The recent bushfires have primarily affected wheat (and other agricultural output) in the states of New South Wales and Queensland in the east of the country. The two states are among the biggest grain-farming states.

 

Russian exports will be good

 

While the weather in the past three months has been unkind to Australia however, it has been more benign for the world’s main wheat exporter, Russia. The country may account for as much as a fifth of global wheat exports in 2019/20.

 

Production of wheat in Russia has more than doubled since 2000. Russia’s wheat output in 2019/20 could reach 75m tonnes, around 5% higher year-on-year.

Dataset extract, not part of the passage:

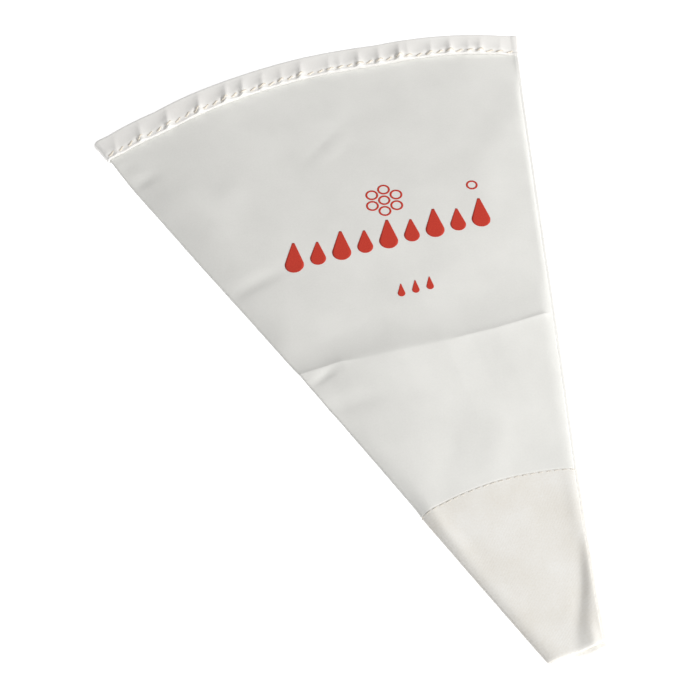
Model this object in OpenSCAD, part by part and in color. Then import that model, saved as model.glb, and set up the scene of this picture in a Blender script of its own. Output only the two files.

This mighty harvest would be below the record set in 2017/18 but nevertheless eases the global balance.

 

The International Grains Council (IGC) puts the world ending stocks of wheat at 288.03m tonnes in 2019/20, 50,000 tonnes lower than in January but almost 10m tonnes higher than in 2018/19.

 

So while the drought has been punishing for Australia’s farmers, it should have minimal impact on international prices, apart from the predictable rush of blood that follows all downward revisions.

 

But investors perhaps will consider a 10m tonne ending stocks’ position as uncomfortably tight. The US Department of Agriculture (USDA) noted this month that "demand remains strong" particularly in Asia, where a shift from consumption of rice to that of wheat is continuing. If demand outstrips supply then 10m tonnes will be rapidly eroded - and prices will then really rocket.